══ Dataset excerpt ══

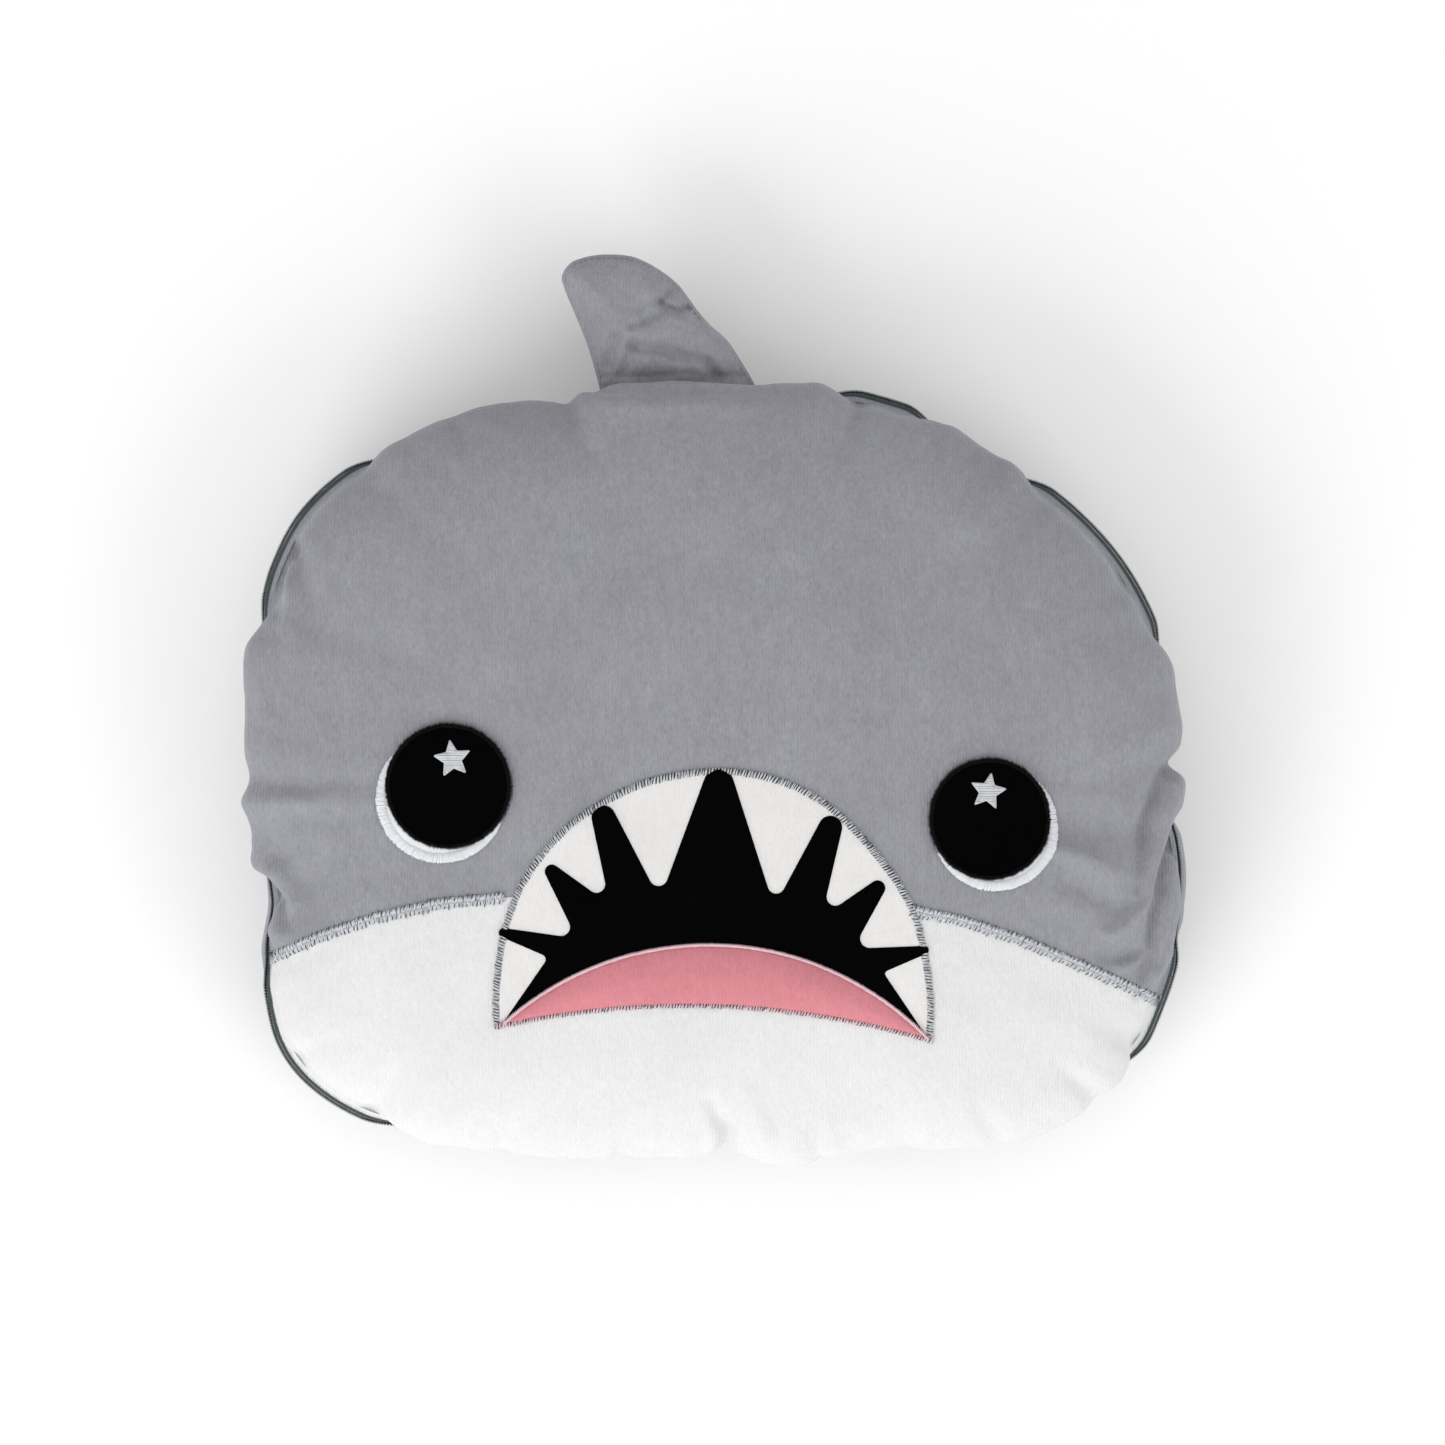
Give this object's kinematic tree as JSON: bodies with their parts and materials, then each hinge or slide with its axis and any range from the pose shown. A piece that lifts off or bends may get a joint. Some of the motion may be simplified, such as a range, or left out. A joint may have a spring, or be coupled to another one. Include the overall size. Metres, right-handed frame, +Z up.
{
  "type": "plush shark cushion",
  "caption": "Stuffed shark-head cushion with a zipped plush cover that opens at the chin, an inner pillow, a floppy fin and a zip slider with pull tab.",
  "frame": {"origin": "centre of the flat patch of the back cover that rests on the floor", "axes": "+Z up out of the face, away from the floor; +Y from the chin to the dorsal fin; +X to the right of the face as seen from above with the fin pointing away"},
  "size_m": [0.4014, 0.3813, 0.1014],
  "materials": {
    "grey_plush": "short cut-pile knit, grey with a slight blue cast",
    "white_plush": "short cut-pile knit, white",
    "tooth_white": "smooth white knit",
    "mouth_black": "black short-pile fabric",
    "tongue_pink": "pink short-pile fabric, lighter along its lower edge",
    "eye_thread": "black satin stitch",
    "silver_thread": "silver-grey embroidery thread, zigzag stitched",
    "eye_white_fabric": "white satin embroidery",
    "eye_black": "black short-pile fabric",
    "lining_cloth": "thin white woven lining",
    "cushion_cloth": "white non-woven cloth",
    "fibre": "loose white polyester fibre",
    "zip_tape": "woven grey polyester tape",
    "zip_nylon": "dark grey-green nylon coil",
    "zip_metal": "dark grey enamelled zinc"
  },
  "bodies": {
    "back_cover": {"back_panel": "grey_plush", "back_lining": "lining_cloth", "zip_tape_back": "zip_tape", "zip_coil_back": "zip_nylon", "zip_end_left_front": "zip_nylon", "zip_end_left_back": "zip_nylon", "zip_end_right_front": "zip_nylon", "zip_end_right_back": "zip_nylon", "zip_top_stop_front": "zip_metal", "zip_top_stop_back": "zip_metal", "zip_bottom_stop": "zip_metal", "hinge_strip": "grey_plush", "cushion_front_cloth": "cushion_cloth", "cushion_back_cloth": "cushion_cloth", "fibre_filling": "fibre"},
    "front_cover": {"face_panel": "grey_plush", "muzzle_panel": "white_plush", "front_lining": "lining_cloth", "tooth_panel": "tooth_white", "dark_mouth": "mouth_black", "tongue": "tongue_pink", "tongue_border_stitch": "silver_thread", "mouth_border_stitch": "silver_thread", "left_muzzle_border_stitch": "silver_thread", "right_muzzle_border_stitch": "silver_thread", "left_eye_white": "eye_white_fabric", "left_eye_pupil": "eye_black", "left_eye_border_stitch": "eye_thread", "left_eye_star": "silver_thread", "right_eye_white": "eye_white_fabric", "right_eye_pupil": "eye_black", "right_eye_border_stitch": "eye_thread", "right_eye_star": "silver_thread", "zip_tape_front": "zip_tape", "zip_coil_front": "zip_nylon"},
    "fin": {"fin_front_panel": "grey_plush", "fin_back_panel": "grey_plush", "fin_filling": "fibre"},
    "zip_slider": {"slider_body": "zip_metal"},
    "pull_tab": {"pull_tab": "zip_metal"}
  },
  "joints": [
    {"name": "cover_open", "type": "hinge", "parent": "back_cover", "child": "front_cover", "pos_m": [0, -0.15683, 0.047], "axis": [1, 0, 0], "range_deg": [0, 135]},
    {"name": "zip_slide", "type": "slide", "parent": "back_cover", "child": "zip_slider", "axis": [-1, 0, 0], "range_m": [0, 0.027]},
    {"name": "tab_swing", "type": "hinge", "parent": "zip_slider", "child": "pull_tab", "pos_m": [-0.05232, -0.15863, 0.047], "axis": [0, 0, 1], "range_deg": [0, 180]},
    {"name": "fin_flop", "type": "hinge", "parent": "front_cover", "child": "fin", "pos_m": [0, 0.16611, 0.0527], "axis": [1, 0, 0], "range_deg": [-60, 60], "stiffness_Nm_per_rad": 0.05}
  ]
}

═══

Reply with nothing but the number of lines that contain the word "axis".

5